> _Problem to solve_
Copy only this: the line containing "Turn this picture of an object into an", the line containing "access_hole_d = 13.6; // [11:0.1:15]", and every line between them, exactly as written.

> _Material for the task_
== == ==

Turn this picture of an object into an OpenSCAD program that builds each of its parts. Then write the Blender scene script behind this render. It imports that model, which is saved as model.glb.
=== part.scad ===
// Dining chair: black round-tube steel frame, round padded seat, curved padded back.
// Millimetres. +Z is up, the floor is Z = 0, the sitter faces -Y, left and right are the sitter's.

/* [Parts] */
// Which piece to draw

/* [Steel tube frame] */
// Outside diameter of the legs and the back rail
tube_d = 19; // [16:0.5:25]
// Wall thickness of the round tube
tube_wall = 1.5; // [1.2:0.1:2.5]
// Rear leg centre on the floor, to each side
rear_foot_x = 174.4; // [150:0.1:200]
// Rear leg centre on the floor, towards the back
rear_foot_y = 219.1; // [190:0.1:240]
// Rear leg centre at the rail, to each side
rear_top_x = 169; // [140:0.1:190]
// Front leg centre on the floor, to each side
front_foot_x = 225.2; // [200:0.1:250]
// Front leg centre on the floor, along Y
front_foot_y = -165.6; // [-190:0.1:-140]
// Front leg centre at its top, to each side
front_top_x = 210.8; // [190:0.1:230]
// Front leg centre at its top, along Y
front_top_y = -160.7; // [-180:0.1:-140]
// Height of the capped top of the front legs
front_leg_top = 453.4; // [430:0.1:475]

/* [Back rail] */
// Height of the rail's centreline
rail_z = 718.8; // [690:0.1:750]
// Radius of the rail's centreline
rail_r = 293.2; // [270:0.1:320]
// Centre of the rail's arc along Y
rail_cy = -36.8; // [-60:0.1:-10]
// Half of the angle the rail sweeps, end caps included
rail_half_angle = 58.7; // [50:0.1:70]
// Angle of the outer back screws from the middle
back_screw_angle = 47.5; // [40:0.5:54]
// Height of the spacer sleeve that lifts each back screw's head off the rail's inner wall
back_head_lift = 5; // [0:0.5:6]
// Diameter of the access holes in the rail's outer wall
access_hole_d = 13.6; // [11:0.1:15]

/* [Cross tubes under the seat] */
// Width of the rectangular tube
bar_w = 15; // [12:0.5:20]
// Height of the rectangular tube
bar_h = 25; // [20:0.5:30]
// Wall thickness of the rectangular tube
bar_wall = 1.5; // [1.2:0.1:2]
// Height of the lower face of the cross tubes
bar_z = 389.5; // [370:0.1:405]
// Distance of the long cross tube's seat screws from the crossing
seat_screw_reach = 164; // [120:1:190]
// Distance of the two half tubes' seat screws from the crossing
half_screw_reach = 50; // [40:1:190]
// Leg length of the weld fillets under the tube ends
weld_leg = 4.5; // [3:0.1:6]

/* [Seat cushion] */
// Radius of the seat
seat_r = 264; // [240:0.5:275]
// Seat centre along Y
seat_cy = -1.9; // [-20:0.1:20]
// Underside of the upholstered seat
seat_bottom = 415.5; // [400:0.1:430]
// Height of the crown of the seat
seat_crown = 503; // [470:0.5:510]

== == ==

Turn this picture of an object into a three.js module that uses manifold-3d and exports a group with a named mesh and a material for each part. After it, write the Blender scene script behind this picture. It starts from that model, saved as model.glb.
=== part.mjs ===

== == ==

> _Answer to the problem_
Turn this picture of an object into an OpenSCAD program that builds each of its parts. Then write the Blender scene script behind this render. It imports that model, which is saved as model.glb.
=== part.scad ===
// Dining chair: black round-tube steel frame, round padded seat, curved padded back.
// Millimetres. +Z is up, the floor is Z = 0, the sitter faces -Y, left and right are the sitter's.

/* [Parts] */
// Which piece to draw

/* [Steel tube frame] */
// Outside diameter of the legs and the back rail
tube_d = 19; // [16:0.5:25]
// Wall thickness of the round tube
tube_wall = 1.5; // [1.2:0.1:2.5]
// Rear leg centre on the floor, to each side
rear_foot_x = 174.4; // [150:0.1:200]
// Rear leg centre on the floor, towards the back
rear_foot_y = 219.1; // [190:0.1:240]
// Rear leg centre at the rail, to each side
rear_top_x = 169; // [140:0.1:190]
// Front leg centre on the floor, to each side
front_foot_x = 225.2; // [200:0.1:250]
// Front leg centre on the floor, along Y
front_foot_y = -165.6; // [-190:0.1:-140]
// Front leg centre at its top, to each side
front_top_x = 210.8; // [190:0.1:230]
// Front leg centre at its top, along Y
front_top_y = -160.7; // [-180:0.1:-140]
// Height of the capped top of the front legs
front_leg_top = 453.4; // [430:0.1:475]

/* [Back rail] */
// Height of the rail's centreline
rail_z = 718.8; // [690:0.1:750]
// Radius of the rail's centreline
rail_r = 293.2; // [270:0.1:320]
// Centre of the rail's arc along Y
rail_cy = -36.8; // [-60:0.1:-10]
// Half of the angle the rail sweeps, end caps included
rail_half_angle = 58.7; // [50:0.1:70]
// Angle of the outer back screws from the middle
back_screw_angle = 47.5; // [40:0.5:54]
// Height of the spacer sleeve that lifts each back screw's head off the rail's inner wall
back_head_lift = 5; // [0:0.5:6]
// Diameter of the access holes in the rail's outer wall
access_hole_d = 13.6; // [11:0.1:15]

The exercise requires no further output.